Forget those canned things, that might as well be sold as mush. Peas from your garden or local farmer are sweet, crisp and de-lish!, and come in several varieties and forms:
• Garden peas or English peas (Pisum sativum) are shelling peas. The inedible pods open to reveal the seeds (peas). Garden peas come in bush and climbing-vine varieties.
• Snap peas (P. sativum, variety macrocarpon group) have thick, edible pods containing large/full-size peas.
• Snow peas (also P. sativum, variety macrocarpon group) are edible, flat, stringless pods containing underdeveloped, small, flat peas.
• Pea shoots are made up of a tender, top few inches of peas’ climbing vines and include the delicate leaves, tendrils, and occasionally buds or blossoms; also sometimes sold as pea tendrils, pea greens, or pea tips. Sometimes they are mislabeled as pea sprouts or micro-greens, which are tiny whole plants.

In the Garden

Peas thrive in early spring cool weather and do poorly in hot weather.

• The key to growing peas is to plant them early enough; in Northeast PA, this means planting in mid to late April—so they mature while the weather is still cool. Snow will not hurt emerging pea plants, but several days with temperatures in the teens might. Be prepared to plant again if the first peas don’t make it. Alternatively, try starting your peas in a cold frame. A second round of peas can be planted in the late summer or early fall, approximately 6 to 8 weeks before your first fall frost date.
• Peas like loamy, slightly acid to neutral soil. They do best in full sun. While peas can grow in partial shade, they won’t be as sweet or productive as those grown in full sun.
• Do not plant peas in the same place more than once in every four years, i.e., rotate crops.
• Plant 2 inches apart in a 1 inch deep in rows 6 inches apart. Do not thin. This crowded sewing gives higher yield and dense foliage that helps support the vines. If seeds wash out of the soil, poke them back into it.
• Fertilizing is not usually required if the plants are mulched deeply with grass clippings, shredded leaves, or another biodegradable material. As with other legumes, pea roots will fix nitrogen in the soil, making it available for other plants. Peas need phosphorus and potassium, but excess nitrogen will encourage foliage growth instead of flowers or pods.

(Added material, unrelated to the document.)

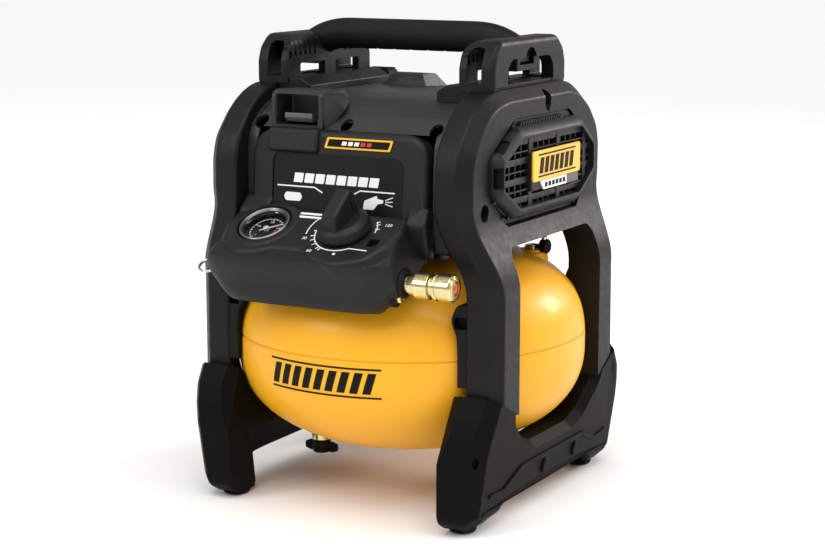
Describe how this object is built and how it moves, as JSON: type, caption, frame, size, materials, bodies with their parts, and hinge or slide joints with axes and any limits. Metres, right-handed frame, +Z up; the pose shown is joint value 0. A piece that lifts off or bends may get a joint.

Snow Pea on Plant • All peas benefit from support. Bush peas can reach 18 to 30 inches tall, while pole types can grow to at least 4 to 6 feet tall. Some varieties require 5- to 6-foot-high bracing. For these tall and vining varieties, set up poles or a trellis at the time of planting. The young tendrils need to have something to climb on immediately after emerging from the soil. This support keeps them from rotting on the ground and lets the pods hang straight down, making them less misshapen and easier to pick.

• Peas have shallow, fragile roots, so remove intrusive weeds gently by hand; if necessary, hoe or cultivate but do so very carefully to avoid disturbing the roots.
• Unless plants are wilting, water peas sparsely with no more than 1 inch per week. Too much water encourages pea rot. However, do not let the plants dry out; if this happens, no pods will be produced.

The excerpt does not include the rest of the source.